Docs: Hybrid text fusion · Scans
Agentic search
The Agentic search toggle sends the same query through a configured reasoning loop — a
hev layer Agent — instead of the single-hop router. A model reformulates the query into
variants, fans them out for recall over the corpus, grades the candidates for relevance, and returns the
standard row shape. It is slower and better-ranked, and it shows its work: the sidebar becomes the run
inspector (the planned variants and what each contributed), and each hit carries the variant that surfaced
it plus its graded relevance. Facet filters don't apply in this mode — the agent infers its own filters,
visible in its plan.
Docs: Agents API · Agent resource
Clinical-event cascade (UDF with a self-hosted model)
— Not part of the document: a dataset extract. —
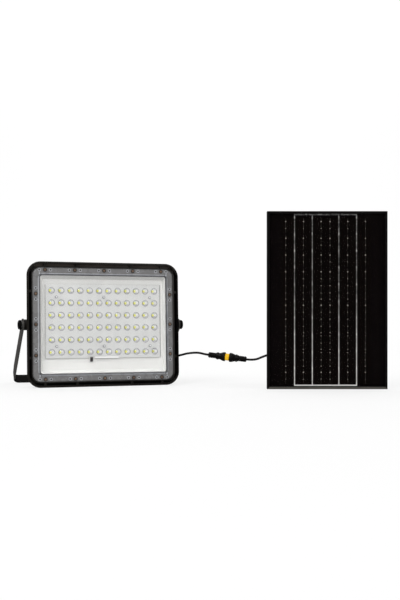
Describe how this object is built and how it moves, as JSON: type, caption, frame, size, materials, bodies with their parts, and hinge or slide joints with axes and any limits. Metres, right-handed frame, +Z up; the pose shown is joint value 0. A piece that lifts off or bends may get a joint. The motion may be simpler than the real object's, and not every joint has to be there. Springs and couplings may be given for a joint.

The Clinical event, Specialty, and Diagnosis facets are not in the source data —
they are written back by a user-defined function running an open-weight Gemma model on
cluster GPUs (hev layer's Function runtime: self-hosted, scale-to-zero, guided decoding). The
cascade reads each note once and extracts clinical events — medication discontinuation is the headline —
plus the facet labels in the same pass: one GPU pass, many labels. It composes with routing: an
events filter over a routed search answers questions like "who discontinued a statin due
to an adverse reaction?". The cascade runs as a backfill; facets appear as it progresses through the
corpus.
Why self-host instead of a batch API? The natural baseline for classification at rest is a provider batch endpoint (e.g. the Claude Message Batches API on Haiku, at half of realtime pricing). The cascade beats that baseline roughly 4–5× on marginal cost: one GPU pass derives every label at once, the worker keeps the GPU saturated with continuous batching, and scale-to-zero means idle cost is zero — while the notes never leave the cluster, which matters when the corpus is real clinical data rather than published case reports.
| Classification path | ~11k notes | ~167k notes |
|---|---|---|
| Haiku 4.5 realtime API | ~$31 | ~$460 |
| Haiku 4.5 Batch API (baseline) | ~$16 | ~$235 |
| This cascade (Gemma-2-9B, two A10G GPUs) | $8.2 measured | ~$120 |
Measured on the real backfill (11,373 notes, ~4 hours, zero failures) via Layer's cost reporting; larger claim sizes leave further headroom.